パターン①の同一人格型は、メタバースでも現実世界との一貫性を重視し、同一の人格かつ実名で活動するものだ。原則、実名登録が求められるFacebookを踏襲してか、Metaは今のところ、この同一人格型を前提としたサービスを展開している。
現在のテレビ会議を想像していただけるとわかりやすいが、ビジネス利用では現実の「名刺」との一致が前提となるため、現実世界に拠点を置く仕事ではこのパターンが主流になるだろう。ただし、活動拠点がメタバース内の場合は必ずしも当てはまらない。
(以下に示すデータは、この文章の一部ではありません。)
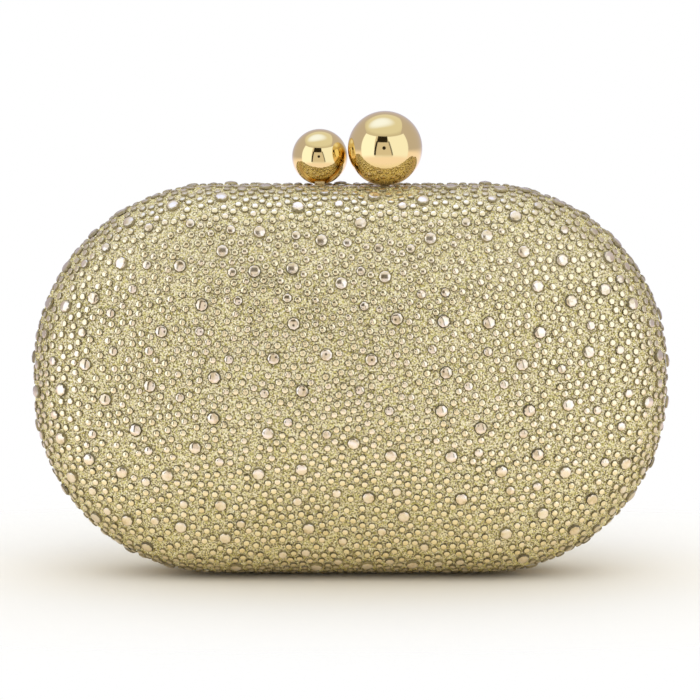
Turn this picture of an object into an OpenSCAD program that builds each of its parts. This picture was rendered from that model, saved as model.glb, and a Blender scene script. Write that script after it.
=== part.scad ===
// Minaudiere: an evening bag of two domed hard halves, hinged along the bottom and closed by two
// balls that snap past each other. The front faces -Y, +Z is up, and the bag stands on z = 0.
// Each half is drawn in its own plane first: x across, y the height above the floor, and z the
// depth away from the seam. half_turn() then stands it up as the front or the rear half.

/* [Body] */
// Width over the covered case, without crystals
body_w = 182; // [160:1:210]
// Height over the covered case, without crystals
body_h = 111.5; // [106:0.5:126]
// Radius of the four corners of the outline
corner_r = 52.5; // [44:0.5:54]
// Depth of the straight band beside the seam, on each half
band_d = 4.4; // [4.2:0.1:8]
// Depth of the dome beyond the band, on each half
dome_d = 24.9; // [20:0.1:32]
// Radius where the dome turns over into the band
rim_r = 16.5; // [10:0.5:19]

/* [Layers] */
// Thickness of the glitter cloth that the crystals are set on
cover_t = 0.7; // [0.5:0.1:1.2]
// Thickness of the moulded shell
shell_t = 1.6; // [1.2:0.1:2.4]
// Thickness of the glued lining
lining_t = 1.5; // [0.8:0.1:2.5]
// Glue line between two layers
glue_t = 0.1; // [0.05:0.05:0.2]

/* [Metal frame] */
// Thickness of the frame's rim, along the depth
rim_t = 2; // [1.9:0.1:3]
// How far the rim reaches inwards from the outline
rim_w = 5; // [4.6:0.1:8]
// How far the rim stands proud of the cover
rim_proud = 0.1; // [0.05:0.05:0.6]
// Gap between the two closed rims
seam_gap = 0.2; // [0.1:0.05:0.4]
// Thickness of the lip that holds the shell
lip_t = 1; // [0.6:0.1:1.5]
// Depth of the lip beyond the rim
lip_d = 3.6; // [2:0.1:4.2]
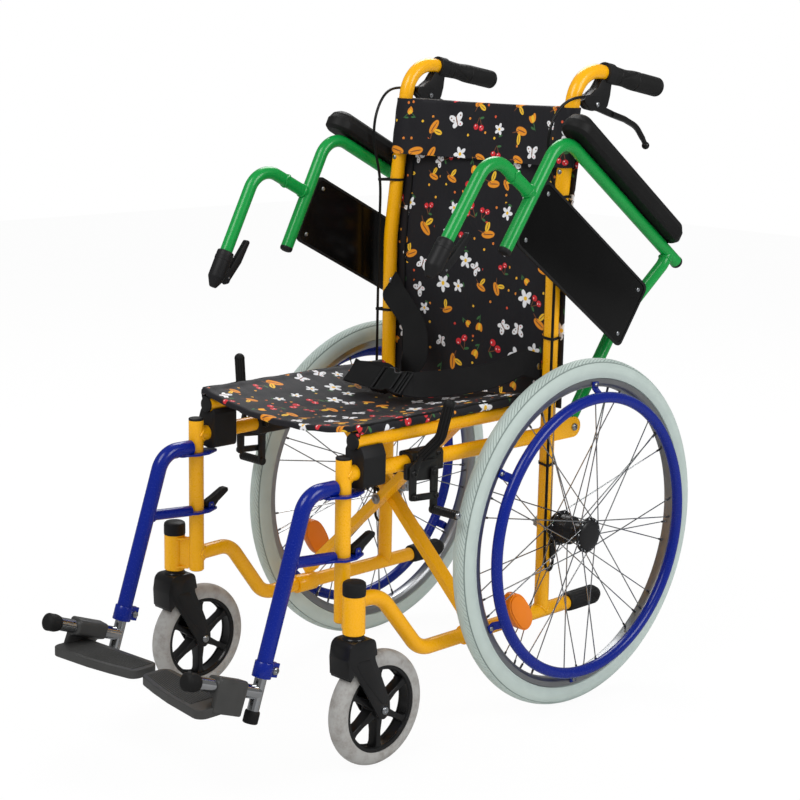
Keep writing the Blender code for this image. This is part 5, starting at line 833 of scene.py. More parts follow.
pale_tyre, tree = surface("pale_polyurethane_tyre")
place = add(tree, "ShaderNodeTexCoord").outputs["Object"]
marks = add(tree, "ShaderNodeTexNoise", {"Vector": place, "Scale": 60.0, "Detail": 7.0, "Roughness": 0.7})
spread = add(tree, "ShaderNodeValToRGB", {0: marks.outputs[0]})
for stop, position, tone in zip(spread.color_ramp.elements, (0.3, 0.56), ("8A8580", "A6A5A2")):
    stop.position = position
    stop.color = linear(tone)
rough = add(tree, "ShaderNodeMapRange", {"Value": marks.outputs[0], "To Min": 0.46, "To Max": 0.66})
bump = add(tree, "ShaderNodeBump", {"Height": marks.outputs[0], "Strength": 0.12, "Distance": 0.0004})
finish = {"Base Color": spread.outputs[0], "Roughness": rough.outputs[0], "Normal": bump.outputs[0]}
skin = add(tree, "ShaderNodeBsdfPrincipled", finish)
add(tree, "ShaderNodeOutputMaterial", {"Surface": skin.outputs[0]})


def add_rings(built, rings):
    """Bridges rings of points in their order, and closes both ends."""
    loops = []
    for ring in rings:
        verts = [built.verts.new(point) for point in ring]
        loops.append([built.edges.new(pair) for pair in zip(verts, verts[1:] + verts[:1])])
        if ring is rings[0] or ring is rings[-1]:
            built.faces.new(verts)
    for loop, after in zip(loops, loops[1:]):
        bmesh.ops.bridge_loops(built, edges=loop + after)


def add_hoop(built, rings):
    """Joins rings of points, and the last to the first. A bridge would twist rings that share a middle."""
    hoops = [[built.verts.new(point) for point in ring] for ring in rings]
    for ring, after in zip(hoops, hoops[1:] + hoops[:1]):
        for k in range(len(ring)):
            built.faces.new((ring[k - 1], ring[k], after[k], after[k - 1]))


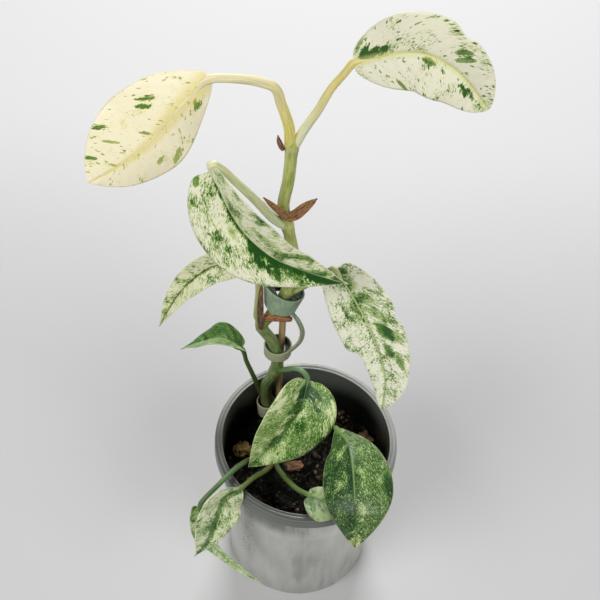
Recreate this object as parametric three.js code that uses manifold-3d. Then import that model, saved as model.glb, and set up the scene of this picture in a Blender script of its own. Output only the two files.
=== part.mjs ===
// Variegated Hanoman epipremnum in a plastic nursery pot.
// Millimetres, +Z up. The origin is the middle of the pot's flat base, on the surface it stands on.
// The viewer of the plant stands on the -Y side.
import * as THREE from 'three';
import { mergeVertices } from 'three/addons/utils/BufferGeometryUtils.js';
import Module from 'manifold-3d';

const wasm = await Module();
wasm.setup();

// Driving sizes of the pot
const POT_HEIGHT = 135;
const POT_RIM_RADIUS = 59.5;
const POT_BASE_RADIUS = 51;
const POT_WALL = 1.2;
const POT_LIP = 5.2;
const POT_SKIRT = 9;
const POT_FLOOR = 1.6;
const POT_SIDES = 48;
const DRAIN_HOLES = 6;
const DRAIN_RADIUS = 4;
const DRAIN_CIRCLE = 37;

// Driving sizes of what stands in it
const SOIL_LEVEL = 100;
const SEAT_GAP = 0.3;
const STAKE_RADIUS = 2.2;
const STAKE_AT = [-20.5, 41];
const STAKE_TOP = 252;
const STAKE_FOOT = 45;
const STAKE_SIDES = 12;
const BLADE_THICKNESS = 0.8;
const BLADE_STEPS_ALONG = 15;
const BLADE_STEPS_ACROSS = 6;
const BLADE_LEAST_HALF_WIDTH = 0.4;
const PETIOLE_SIDES = 6;
const PETIOLE_STEPS = 10;
const MIDRIB_SIDES = 5;
const MIDRIB_STEPS = 8;
const STEM_SIDES = 8;
const STEM_STEPS = 40;
const SHOOT_STEPS = 10;
const TIE_THICKNESS = 1.4;
const TIE_SIDES = 24;
const TIE_RUN_STEPS = 18;
const SHEATH_THICKNESS = 0.7;
const SHEATH_STEPS_ALONG = 7;
const SHEATH_STEPS_ACROSS = 2;

// Turns a geometry into a solid: only its positions are kept, with shared corners merged
function toSolid(geometry) {
  geometry.deleteAttribute('normal');
  geometry.deleteAttribute('uv');
  const merged = mergeVertices(geometry, 1e-4);
  const vertProperties = new Float32Array(merged.attributes.position.array);
  const triVerts = new Uint32Array(merged.index.array);
  return new wasm.Manifold(new wasm.Mesh({ numProp: 3, vertProperties, triVerts }));
}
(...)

また、アバターも現実の外見からかけ離れたものは選択しにくい。MetaのザッカーバーグCEOも、メタバース関連の発表をする際には、現実世界の自身の外見に類似したアバターを利用している。写真からアバターを生成するフォトリアルアバターという技術も存在しており、今後より高精度に再現することも可能になるだろう。
パターン②は、①とは対極的に完全に別の人格で活動するものだ。メタバース内のアバターでは、年齢や性別など現実世界の属性にとらわれず行動できる。人間の姿形である必要性もないため、動物やロボットなどのアバターも選択可能だ。すでに、VRChatなどのソーシャルVRでは、人間型ではないアバターで活動している利用者も存在する。
パターン③は、①と②の組み合わせも含め、2つ以上の人格を使い分ける多重人格型である。筆者は、定着期においては、多くの人が自然にこのパターンを選択することになると考えている。現在も、20代と30代の3割程度は、SNSで複数アカウントを使い分けている。こうした傾向を図1に示す。当社の
生活者市場予測システム(mif) が2022年6月に実施した調査結果に基づいており、調査対象は過去1カ月でSNS利用経験がある2万6,376人である。